I know I sound like I am attacking white men and white women. Actually, I am warning people of color and white people, especially the working class; it’s funny that whiteness must make white people the center of everything—both the star and the victim, simultaneously. Take it all the way back to the cowboys and “Indians” battling it out in the Wild Wild West. Thanks Ijeoma Oluo for putting me on game in your book, Mediocre: the dangerous legacy of white male America.

Oluo’s words made me remember my big role in White American television (and in White America’s psyche). I never wanted to go into theater but here are the roles left for me: the scapegoat, the slave, the sycophant, the sinner, the black sheep. I feel oddly typecasted and pigeonholed. How will I ever re-negotiate my contract?

The real uncomfortable truth is that white patriarchy, plus capitalism, does not care about white people or any of us. White patriarchal capitalism imposes its will and deceives its followers to the point that they cannot see that the system is made to work people to the bone; to death… so, who wants the graveyard shift?

I write this piece as a black heterosexual man who funds his retirement accounts, works several side jobs, and still loves watching old episodes of Boy Meets World and cringes at the fact that he grew up watching old Western movies.

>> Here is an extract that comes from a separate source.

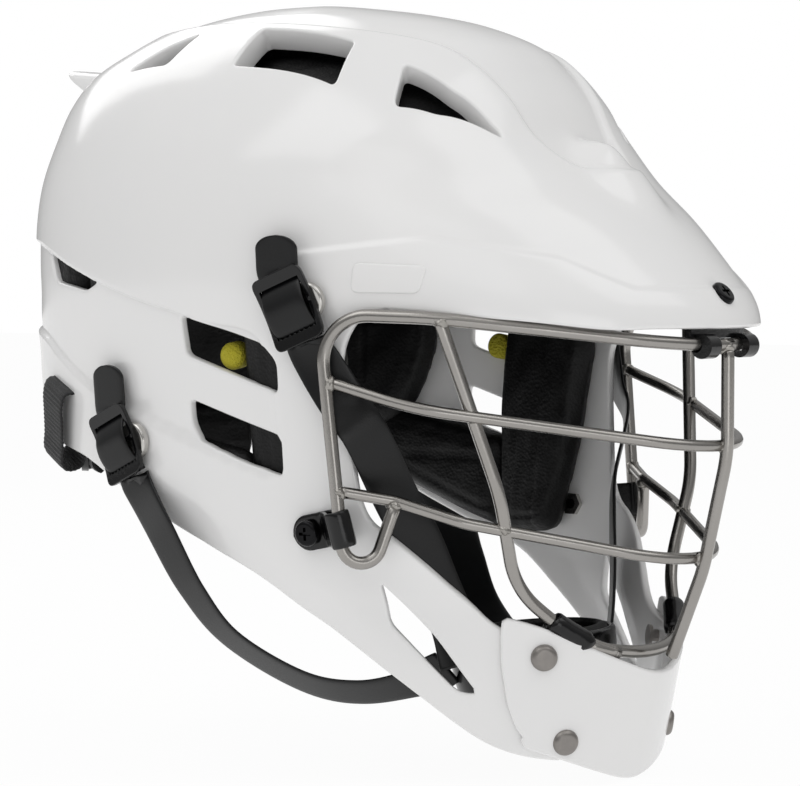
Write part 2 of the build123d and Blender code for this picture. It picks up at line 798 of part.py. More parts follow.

I write this piece because of the assault on Capitol Hill. I write this piece because of the ongoing seizure and slaughter of native folks and native lands. I write this piece because I know women who look like Sandra Bland. I write this piece because I know my words are weapons to some but shelter for others. I write this piece because I want people to be active, not afraid. I write this piece because I want to look White Patriarchy in its eyes. Lastly, I write this piece because I want our spirits to be in solidarity, in service.